After a night of unrest, Sudan’s capital fell quiet for a brief time on Tuesday with schools, shops and banks shuttered in response to a call by pro-democracy groups for civil disobedience to protest against the military seizure of power that has threatened to derail a transition to civilian rule after decades of brutal dictatorship.
But by midday, large crowds of protesters began flooding back into the streets in Khartoum and other major cities ahead of an expected address by the military chief who led the coup. Government officials said there was still no information on the whereabouts of Prime Minister Abdalla Hamdok and four other civilian government ministers who were detained by the military on Monday.
“It is indeed very worrying,” said Monim El-Jak, a government adviser.
The persistent protests even after the coup demonstrated the resolve of many Sudanese to resist rather than return to military-led, authoritarian rule, even if they are frustrated over the slow pace of the country’s democratic transition and by growing economic hardships. The scenes have been reminiscent of 2019, when thousands of protesters came to the streets in a revolt that ultimately ended three decades of dictatorship under Omar Hassan al-Bashir.
On Monday, the country’s top generals dissolved the government under which military and civilian officials had shared power in an uneasy alliance for the past two years. At least four people were killed and more than 80 injured on Monday after security forces fired on protesters who gathered outside the army headquarters in Khartoum, according to the Sudan Doctors’ Committee.
Lt. Gen. Abdel Fattah al-Burhan, the military chief who also led the now-dissolved Sovereignty Council overseeing the democratic transition, said the moves were meant to protect the country’s security and future. But the coup came just weeks before General al-Burhan was supposed to surrender his position to a civilian — which would have put Sudan under full civilian control for the first time since 1989.
The coup leaders promised to appoint a technocratic government that would prepare the way for an election in July 2023, a pledge met with deep skepticism by many Sudanese after the events of Monday. He made clear that the military intended to stay firmly in charge until that vote.
“The coup in Sudan is unlikely to pass off smoothly,” said Murithi Mutiga, the project director for the Horn of Africa at the International Crisis Group. “Memories of the corruption, repression and general misrule in the al-Bashir years are too fresh in the minds of many Sudanese for them to accede without resistance to a return to the old order.”
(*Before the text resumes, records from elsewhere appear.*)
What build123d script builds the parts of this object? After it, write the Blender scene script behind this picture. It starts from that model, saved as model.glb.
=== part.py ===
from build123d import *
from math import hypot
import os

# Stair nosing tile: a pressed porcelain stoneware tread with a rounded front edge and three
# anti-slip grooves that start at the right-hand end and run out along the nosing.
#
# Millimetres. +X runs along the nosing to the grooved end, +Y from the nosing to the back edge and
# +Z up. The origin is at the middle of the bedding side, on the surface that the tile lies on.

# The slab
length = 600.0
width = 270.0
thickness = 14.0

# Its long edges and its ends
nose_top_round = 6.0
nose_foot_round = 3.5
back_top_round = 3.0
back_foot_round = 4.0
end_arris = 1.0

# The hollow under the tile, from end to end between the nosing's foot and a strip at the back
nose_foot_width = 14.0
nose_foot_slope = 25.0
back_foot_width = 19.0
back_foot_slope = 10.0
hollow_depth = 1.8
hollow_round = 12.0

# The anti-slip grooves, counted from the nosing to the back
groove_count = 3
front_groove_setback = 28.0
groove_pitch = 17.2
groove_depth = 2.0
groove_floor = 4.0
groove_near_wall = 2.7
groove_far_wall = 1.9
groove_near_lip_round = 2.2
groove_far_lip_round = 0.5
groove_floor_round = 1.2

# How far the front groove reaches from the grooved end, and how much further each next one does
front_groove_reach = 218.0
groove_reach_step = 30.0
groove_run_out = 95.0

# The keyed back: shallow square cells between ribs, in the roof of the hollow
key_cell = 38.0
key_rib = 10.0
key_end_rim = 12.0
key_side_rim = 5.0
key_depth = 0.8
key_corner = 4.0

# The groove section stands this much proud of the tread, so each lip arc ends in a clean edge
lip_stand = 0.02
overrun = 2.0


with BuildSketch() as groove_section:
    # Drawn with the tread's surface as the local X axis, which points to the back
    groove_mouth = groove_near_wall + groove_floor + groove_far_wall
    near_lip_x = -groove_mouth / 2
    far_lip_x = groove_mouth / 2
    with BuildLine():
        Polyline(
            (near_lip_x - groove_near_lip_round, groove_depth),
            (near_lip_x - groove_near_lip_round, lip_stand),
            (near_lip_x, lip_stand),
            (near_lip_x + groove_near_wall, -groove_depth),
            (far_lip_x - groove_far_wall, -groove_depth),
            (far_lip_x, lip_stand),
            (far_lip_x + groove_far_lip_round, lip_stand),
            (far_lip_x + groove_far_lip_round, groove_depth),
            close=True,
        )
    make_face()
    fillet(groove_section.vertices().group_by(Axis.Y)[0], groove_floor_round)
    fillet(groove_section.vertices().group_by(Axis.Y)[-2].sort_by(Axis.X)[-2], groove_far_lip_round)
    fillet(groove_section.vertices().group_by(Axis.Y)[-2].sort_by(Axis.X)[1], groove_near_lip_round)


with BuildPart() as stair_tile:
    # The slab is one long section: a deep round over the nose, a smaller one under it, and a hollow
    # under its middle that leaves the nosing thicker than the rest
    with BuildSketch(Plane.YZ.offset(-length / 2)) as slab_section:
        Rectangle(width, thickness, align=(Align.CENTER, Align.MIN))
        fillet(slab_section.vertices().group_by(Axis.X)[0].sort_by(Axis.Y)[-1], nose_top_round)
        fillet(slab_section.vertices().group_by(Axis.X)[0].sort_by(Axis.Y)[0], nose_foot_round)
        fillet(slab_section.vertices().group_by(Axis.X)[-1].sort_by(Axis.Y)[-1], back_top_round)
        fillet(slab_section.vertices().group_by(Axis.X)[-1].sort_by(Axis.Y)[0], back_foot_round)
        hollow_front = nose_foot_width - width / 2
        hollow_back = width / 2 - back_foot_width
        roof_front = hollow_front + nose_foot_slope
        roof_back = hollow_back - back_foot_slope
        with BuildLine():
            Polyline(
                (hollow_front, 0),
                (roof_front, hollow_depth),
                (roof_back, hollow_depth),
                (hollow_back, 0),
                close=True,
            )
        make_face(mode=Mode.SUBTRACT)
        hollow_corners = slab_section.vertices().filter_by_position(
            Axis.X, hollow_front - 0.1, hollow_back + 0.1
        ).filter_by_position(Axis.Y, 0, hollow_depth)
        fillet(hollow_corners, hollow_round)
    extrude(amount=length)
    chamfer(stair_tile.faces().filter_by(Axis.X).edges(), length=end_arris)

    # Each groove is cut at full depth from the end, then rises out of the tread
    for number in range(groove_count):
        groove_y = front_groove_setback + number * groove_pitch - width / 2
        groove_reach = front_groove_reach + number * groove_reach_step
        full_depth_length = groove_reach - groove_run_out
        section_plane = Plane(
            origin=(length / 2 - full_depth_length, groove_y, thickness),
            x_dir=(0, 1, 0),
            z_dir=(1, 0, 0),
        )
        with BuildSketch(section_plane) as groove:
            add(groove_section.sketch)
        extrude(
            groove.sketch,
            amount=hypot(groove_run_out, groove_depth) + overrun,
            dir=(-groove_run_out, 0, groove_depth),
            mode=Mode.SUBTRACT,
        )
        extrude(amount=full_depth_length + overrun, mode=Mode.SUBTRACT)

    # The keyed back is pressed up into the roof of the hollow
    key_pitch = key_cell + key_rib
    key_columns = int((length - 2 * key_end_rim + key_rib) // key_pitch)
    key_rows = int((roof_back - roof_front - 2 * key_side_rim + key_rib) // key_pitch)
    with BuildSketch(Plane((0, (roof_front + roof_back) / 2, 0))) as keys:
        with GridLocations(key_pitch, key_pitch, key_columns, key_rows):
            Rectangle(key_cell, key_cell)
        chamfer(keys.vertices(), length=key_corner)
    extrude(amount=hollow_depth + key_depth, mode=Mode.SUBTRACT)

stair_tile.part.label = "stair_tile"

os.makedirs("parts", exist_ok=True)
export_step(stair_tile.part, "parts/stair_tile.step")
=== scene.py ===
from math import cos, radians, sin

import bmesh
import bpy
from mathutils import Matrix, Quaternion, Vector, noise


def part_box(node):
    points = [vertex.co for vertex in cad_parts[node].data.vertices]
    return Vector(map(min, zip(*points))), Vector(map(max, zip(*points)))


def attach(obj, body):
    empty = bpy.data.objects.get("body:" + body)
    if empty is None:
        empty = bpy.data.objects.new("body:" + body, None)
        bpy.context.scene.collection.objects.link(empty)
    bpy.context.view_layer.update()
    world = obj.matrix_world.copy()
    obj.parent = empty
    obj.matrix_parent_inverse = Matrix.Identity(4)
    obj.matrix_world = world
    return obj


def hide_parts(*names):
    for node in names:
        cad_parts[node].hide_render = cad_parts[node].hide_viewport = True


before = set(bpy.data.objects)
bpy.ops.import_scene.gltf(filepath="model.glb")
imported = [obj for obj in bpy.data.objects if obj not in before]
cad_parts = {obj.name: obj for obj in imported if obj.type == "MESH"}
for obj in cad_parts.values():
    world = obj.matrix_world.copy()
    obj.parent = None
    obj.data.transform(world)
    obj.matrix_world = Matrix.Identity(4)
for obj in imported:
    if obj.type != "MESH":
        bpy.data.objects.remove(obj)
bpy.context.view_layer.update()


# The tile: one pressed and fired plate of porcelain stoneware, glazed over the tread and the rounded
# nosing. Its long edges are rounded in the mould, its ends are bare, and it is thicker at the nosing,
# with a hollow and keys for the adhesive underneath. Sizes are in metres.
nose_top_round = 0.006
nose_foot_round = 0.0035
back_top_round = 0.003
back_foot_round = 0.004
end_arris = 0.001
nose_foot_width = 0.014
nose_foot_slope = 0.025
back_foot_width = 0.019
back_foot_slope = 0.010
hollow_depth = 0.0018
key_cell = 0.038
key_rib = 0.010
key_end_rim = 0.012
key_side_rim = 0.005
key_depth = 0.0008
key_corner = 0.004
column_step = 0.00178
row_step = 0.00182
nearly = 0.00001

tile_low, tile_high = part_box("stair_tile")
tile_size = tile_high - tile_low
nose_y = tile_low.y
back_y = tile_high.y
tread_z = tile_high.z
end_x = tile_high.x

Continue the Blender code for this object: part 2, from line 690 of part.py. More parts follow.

Demonstrators demanding a return to civilian rule and the release of the detained officials burned tires and barricaded roads with large bricks and stones in the capital, Khartoum, overnight and in the early hours of Tuesday, with some bringing makeshift beds to sleep in the streets.
But the streets of Khartoum and other nine major cities turned quiet after clashes and protests overnight, according to witnesses, with stores and businesses largely closed in observance of the call for civil disobedience.
In Omdurman, the city neighboring Khartoum, hundreds of protesters defied orders to stay indoors, flooding the streets at night as some mosque loudspeakers broadcast calls for people to join the revolution.
Some of the protesters who had gathered outside the army headquarters in Khartoum said the military pursued them as they retreated, prompting them to put up roadblocks in their areas.
“We went back to our neighborhoods but the military followed us,” said Iman Ahmed, a protester who said she saw dozens of wounded people at the military headquarters on Monday. “We put up barricades to stop their vehicles from entering.”
The government’s Culture and Information Ministry said on Monday in Facebook posts that workers at both federal and state government offices, central bank employees and members of the Khartoum tax workers’ union, among others, would boycott work.
Doctors in parts of the country announced that they had withdrawn from military hospitals and would only provide emergency services inside government hospitals. The Sudanese Professionals Association, an umbrella group of trade unions, said that pharmacies in Khartoum would take part in the civil disobedience, except to deal with emergencies, “until the defeat of the putschists.”
The group had said earlier that military officers had prevented employees from the central blood bank from preparing blood for injured civilians.
On Tuesday, there was a call from the Sudanese Laboratories Committee for people to donate blood wherever they could.
The military takeover was condemned internationally, with the U.N. Security Council expected to discuss the issue in a closed-door emergency meeting on Tuesday afternoon.
Sudanese nationals abroad and diaspora groups have also been protesting in front of embassies in cities such as London and Paris.
The United States froze $700 million in direct assistance to Sudan’s government on Monday and demanded that the detained civilian leaders be released.
“The United States rejects the dissolution of the transitional government in Sudan by security forces and calls for its immediate restoration without preconditions,” Secretary of State Antony Blinken said in a Twitter post.
Three Western diplomats said on Tuesday there was a split inside the military between senior generals and officers who did not want to return to the days of shooting at their own people and those who were in favor of the military coup.
The internet remained significantly disrupted, according to Alp Toker, director of the internet monitoring organization NetBlocks.
“For many Sudanese, the digital blackout will evoke painful memories and a sense of fear that hard-won freedoms can be easily lost,” he said.